I'm going to assume that the R test issue isn't actually that big a deal,
and that the 2.2 items are done. Anything that really is for 2.2 needs to
block the release; Joseph what's the status on those?

On Mon, Jun 5, 2017 at 8:15 PM Michael Armbrust 
wrote:

> Please vote on releasing the following candidate as Apache Spark version
> 2.2.0. The vote is open until Thurs, June 8th, 2017 at 12:00 PST and
> passes if a majority of at least 3 +1 PMC votes are cast.
>
> [ ] +1 Release this package as Apache Spark 2.2.0
> [ ] -1 Do not release this package because ...
>
>
> To learn more about Apache Spark, please see http://spark.apache.org/
>
> The tag to be voted on is v2.2.0-rc4
>  (
> 377cfa8ac7ff7a8a6a6d273182e18ea7dc25ce7e)
>
> List of JIRA tickets resolved can be found with this filter
> 
> .
>
> The release files, including signatures, digests, etc. can be found at:
> http://home.apache.org/~pwendell/spark-releases/spark-2.2.0-rc4-bin/
>
> Release artifacts are signed with the following key:
> https://people.apache.org/keys/committer/pwendell.asc
>
> The staging repository for this release can be found at:
> https://repository.apache.org/content/repositories/orgapachespark-1241/
>
> The documentation corresponding to this release can be found at:
> http://people.apache.org/~pwendell/spark-releases/spark-2.2.0-rc4-docs/
>
>
> *FAQ*
>
> *How can I help test this release?*
>
> If you are a Spark user, you can help us test this release by taking an
> existing Spark workload and running on this release candidate, then
> reporting any regressions.
>
> *What should happen to JIRA tickets still targeting 2.2.0?*
>
> Committers should look at those and triage. Extremely important bug fixes,
> documentation, and API tweaks that impact compatibility should be worked on
> immediately. Everything else please retarget to 2.3.0 or 2.2.1.
>
> *But my bug isn't fixed!??!*
>
> In order to make timely releases, we will typically not hold the release
> unless the bug in question is a regression from 2.1.1.
>


[VOTE] Apache Spark 2.2.0 (RC4)

2017-06-05 Thread Michael Armbrust
Please vote on releasing the following candidate as Apache Spark version
2.2.0. The vote is open until Thurs, June 8th, 2017 at 12:00 PST and passes
if a majority of at least 3 +1 PMC votes are cast.

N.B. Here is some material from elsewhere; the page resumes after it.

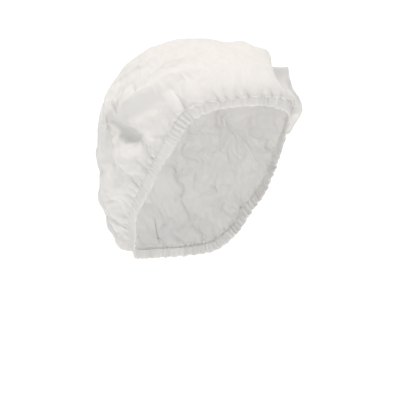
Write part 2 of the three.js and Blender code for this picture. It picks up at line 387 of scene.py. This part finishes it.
# %% [markdown]
# ## Smooth and busy places
# The cloth is stretched smooth over the top and over a few facets, and crumpled at the sides and the
# back. A short table says where each is, and how much smoother or busier the cloth is there.

# %% Zones of the crown
# name, azimuth, polar angle, radius, gathers, crinkles (1 leaves them as they are)
ZONES = [
    ("top", 150, 12, 85, 0.1, 0.05),
    ("brow", 5, 50, 60, 0.5, 0.1),
    ("left top", -48, 34, 45, 0.5, 0.1),
    ("side facet", 66, 68, 30, 0.25, 0.1),
    ("temple", 62, 86, 20, 0.4, 0.3),
    ("back crinkles", 100, 68, 26, 0.5, 2.2),
    ("behind the fold", 94, 98, 22, 0.7, 1.1),
    ("outline at the back", 130, 85, 40, 0.5, 0.4),
    ("nape", 98, 128, 36, 0.4, 0.35),
]


def zone_factor(points, column):
    """The product of all zones' factors at each point, for gathers (0) or crinkles (1)."""
    total = np.ones(len(points))
    for _, azimuth, polar, radius, *factors in ZONES:
        middle = dome(way_out(azimuth, polar)[None])[0]
        near = np.exp(-((np.linalg.norm(points - middle, axis=1) / radius) ** 2))
        total *= 1 + (factors[column] - 1) * near
    return total


# %% [markdown]
# ## The crown cloth
# The crown was cut as a flat disc, so its mesh is a disc too: rings of triangles, six more in each ring,
# which keeps them all about as large. Every point has a share round the hem and a share of the way from
# the disc's middle to the seam, and these place it on the puffed form. Over the brow and at the nape the
# cloth hangs a little over the hem. The flat disc stays as the UV map, so the pattern of the cloth
# follows it.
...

[ ] +1 Release this package as Apache Spark 2.2.0
[ ] -1 Do not release this package because ...


To learn more about Apache Spark, please see http://spark.apache.org/

The tag to be voted on is v2.2.0-rc4
 (
377cfa8ac7ff7a8a6a6d273182e18ea7dc25ce7e)

List of JIRA tickets resolved can be found with this filter

.

The release files, including signatures, digests, etc. can be found at:
http://home.apache.org/~pwendell/spark-releases/spark-2.2.0-rc4-bin/

Release artifacts are signed with the following key:
https://people.apache.org/keys/committer/pwendell.asc

The staging repository for this release can be found at:
https://repository.apache.org/content/repositories/orgapachespark-1241/

The documentation corresponding to this release can be found at:
http://people.apache.org/~pwendell/spark-releases/spark-2.2.0-rc4-docs/


*FAQ*

*How can I help test this release?*

If you are a Spark user, you can help us test this release by taking an
existing Spark workload and running on this release candidate, then
reporting any regressions.

*What should happen to JIRA tickets still targeting 2.2.0?*

Committers should look at those and triage. Extremely important bug fixes,
documentation, and API tweaks that impact compatibility should be worked on
immediately. Everything else please retarget to 2.3.0 or 2.2.1.

*But my bug isn't fixed!??!*

In order to make timely releases, we will typically not hold the release
unless the bug in question is a regression from 2.1.1.